Além da origem dos cometas, seu maior mistério é: Onde está sua água? Astrônomos ainda não viram qualquer indicação dela, apesar de anos de buscas. “Se esses cometas realmente forem gélidos e ricos em água como esperamos que sejam, esperaríamos ver fotoevaporação de água sendo dissociada em hidrogênio e oxigênio – e nós ainda não vimos isso”, aponta Roberge.
“Ninguém ainda fez uma previsão sólida sobre quanta água deve haver por lá, e se poderíamos já tê-lo vista ou não, mas tudo que temos é essa pergunta incômoda. Alguém provavelmente vai começar a investigar isso em breve”.
Se investigações mais profundas não conseguirem mostrar algum sinal de água nos cometas de Beta Pictoris, explica Kiefer, pode ser que eles sejam muito diferentes de nossos próprios cometas.
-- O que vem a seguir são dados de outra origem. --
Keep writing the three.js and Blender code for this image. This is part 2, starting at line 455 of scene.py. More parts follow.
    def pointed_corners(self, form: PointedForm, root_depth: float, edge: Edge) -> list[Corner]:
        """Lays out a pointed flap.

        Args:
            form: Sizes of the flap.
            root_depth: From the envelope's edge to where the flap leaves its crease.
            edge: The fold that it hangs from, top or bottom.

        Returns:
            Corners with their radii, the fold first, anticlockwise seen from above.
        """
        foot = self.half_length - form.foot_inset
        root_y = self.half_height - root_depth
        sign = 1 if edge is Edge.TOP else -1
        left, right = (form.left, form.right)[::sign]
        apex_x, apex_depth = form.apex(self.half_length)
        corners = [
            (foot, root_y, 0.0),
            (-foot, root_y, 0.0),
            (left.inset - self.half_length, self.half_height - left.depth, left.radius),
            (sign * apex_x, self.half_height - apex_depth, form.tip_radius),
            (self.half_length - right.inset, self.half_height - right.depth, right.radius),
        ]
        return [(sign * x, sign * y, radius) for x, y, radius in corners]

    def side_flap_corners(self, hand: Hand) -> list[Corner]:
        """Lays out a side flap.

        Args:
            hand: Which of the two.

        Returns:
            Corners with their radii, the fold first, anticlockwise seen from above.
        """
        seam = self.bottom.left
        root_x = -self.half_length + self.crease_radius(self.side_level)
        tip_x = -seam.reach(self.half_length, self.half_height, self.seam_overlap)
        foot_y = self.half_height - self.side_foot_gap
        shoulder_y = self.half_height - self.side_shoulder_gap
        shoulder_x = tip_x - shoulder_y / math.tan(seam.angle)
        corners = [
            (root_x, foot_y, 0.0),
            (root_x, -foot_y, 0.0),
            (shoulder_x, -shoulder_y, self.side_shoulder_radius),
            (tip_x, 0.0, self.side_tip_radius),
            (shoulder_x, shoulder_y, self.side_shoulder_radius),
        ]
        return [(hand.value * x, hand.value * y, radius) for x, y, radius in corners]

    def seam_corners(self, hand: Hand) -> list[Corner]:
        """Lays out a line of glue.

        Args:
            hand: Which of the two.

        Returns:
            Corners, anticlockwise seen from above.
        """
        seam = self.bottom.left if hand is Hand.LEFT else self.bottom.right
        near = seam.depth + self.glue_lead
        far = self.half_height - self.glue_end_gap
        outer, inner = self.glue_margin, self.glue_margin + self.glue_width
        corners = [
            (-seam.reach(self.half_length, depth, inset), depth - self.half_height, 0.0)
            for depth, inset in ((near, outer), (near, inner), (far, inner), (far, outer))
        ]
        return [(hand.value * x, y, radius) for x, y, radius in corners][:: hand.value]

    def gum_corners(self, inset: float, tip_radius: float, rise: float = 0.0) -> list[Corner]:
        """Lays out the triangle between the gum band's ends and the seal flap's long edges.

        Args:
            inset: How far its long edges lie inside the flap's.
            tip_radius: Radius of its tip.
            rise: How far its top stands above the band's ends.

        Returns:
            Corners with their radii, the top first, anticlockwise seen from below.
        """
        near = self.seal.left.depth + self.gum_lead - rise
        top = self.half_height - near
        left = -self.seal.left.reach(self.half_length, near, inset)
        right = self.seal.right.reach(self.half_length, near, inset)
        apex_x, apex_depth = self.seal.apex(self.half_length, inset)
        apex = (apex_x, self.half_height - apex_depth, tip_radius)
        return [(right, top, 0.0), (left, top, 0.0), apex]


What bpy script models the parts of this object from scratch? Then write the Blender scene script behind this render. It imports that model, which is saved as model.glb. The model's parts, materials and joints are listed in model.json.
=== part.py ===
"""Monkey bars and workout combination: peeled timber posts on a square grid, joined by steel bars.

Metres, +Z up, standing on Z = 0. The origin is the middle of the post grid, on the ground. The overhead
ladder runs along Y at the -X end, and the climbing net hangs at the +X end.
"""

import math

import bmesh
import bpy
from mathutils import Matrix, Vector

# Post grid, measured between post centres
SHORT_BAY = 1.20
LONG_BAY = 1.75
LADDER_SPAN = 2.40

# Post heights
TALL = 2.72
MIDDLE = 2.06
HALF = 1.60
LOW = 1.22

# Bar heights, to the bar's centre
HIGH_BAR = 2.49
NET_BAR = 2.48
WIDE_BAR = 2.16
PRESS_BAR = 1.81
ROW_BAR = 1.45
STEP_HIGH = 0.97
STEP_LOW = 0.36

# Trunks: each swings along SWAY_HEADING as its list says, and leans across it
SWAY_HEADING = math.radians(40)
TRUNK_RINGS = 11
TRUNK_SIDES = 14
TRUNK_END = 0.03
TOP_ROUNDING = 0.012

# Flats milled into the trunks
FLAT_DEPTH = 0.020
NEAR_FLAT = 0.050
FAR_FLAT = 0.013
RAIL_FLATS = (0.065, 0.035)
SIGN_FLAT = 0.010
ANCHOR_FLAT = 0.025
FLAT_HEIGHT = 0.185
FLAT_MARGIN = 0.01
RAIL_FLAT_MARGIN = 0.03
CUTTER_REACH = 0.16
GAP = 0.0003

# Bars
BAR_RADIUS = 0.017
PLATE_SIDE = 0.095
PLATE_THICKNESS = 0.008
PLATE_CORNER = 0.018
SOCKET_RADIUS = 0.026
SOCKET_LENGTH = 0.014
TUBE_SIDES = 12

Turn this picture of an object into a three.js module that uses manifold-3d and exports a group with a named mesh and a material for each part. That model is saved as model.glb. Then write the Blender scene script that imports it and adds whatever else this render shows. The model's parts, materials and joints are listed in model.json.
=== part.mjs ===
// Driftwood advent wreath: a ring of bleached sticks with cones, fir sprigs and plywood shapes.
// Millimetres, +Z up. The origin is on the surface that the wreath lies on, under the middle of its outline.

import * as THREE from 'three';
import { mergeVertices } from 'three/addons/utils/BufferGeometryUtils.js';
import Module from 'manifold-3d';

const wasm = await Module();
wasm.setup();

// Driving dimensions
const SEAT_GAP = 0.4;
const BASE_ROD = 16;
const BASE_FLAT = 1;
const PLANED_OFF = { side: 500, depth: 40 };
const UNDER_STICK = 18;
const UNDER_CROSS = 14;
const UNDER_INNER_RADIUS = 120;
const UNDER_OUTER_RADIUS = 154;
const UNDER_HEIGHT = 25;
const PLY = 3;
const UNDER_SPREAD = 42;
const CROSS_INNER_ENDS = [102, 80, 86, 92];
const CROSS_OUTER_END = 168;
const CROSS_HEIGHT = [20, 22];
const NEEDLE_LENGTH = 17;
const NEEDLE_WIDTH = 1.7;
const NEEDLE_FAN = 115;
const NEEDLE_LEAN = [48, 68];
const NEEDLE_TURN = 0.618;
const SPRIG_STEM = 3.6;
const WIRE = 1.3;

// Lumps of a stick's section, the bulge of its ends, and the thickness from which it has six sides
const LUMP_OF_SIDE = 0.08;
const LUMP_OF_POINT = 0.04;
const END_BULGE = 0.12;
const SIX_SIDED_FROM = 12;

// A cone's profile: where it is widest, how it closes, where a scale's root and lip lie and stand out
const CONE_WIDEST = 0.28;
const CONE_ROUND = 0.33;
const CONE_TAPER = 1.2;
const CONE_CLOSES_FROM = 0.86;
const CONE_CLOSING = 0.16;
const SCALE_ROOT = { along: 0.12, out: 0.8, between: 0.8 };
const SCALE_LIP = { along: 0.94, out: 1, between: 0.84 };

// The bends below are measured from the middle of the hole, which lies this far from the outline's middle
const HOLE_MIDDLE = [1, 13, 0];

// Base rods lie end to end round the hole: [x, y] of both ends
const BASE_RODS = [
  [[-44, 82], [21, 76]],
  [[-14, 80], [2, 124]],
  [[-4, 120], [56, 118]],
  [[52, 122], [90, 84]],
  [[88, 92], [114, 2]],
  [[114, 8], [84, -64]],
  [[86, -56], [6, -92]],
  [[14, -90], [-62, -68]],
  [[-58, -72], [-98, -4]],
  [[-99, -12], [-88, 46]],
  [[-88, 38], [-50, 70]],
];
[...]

Os cometas podem, talvez, ser compostos principalmente de gelo de monóxido ou dióxido de carbono, em vez de água – um prospecto para astrobiólogos esperando que a maioria das estrelas abriguem mundos habitáveis ricos em águas.
Kiefer e seus colaboradores já estão planejando mais estudos profundos sobre os cometas da estrela, e também dos cometas de uma de suas irmãs, nascida na mesma maternidade estelar – uma estrela chamada HD 172555 que já se sabe ter exocometas próprios. Roberge também está estudando vários exocometas recentemente encontrados ao redor de outra estrela, a 49 Ceti.
Observando a história recente de uma estrela distante, mas próxima de seu coração, Lagrange se sente vingada pelas ondas constantes de descobertas. “Nos anos 80, eu não esperava continuar trabalhando na Beta Pictoris depois de 30 anos”, admite ela, adicionando que não estava animada para estudar a estrela em seu doutorado. “Muitas pessoas ficaram céticas em relação ao cenário dos cometas, e não acreditaram que era possível detectar cometas fora do sistema solar; mal sabíamos que os cometas do sistema solar às vezes passavam perto do Sol e evaporavam. Eu fico feliz que esse cenário de cometas tenha sobrevivido a todos esses testes com o passar dos anos”.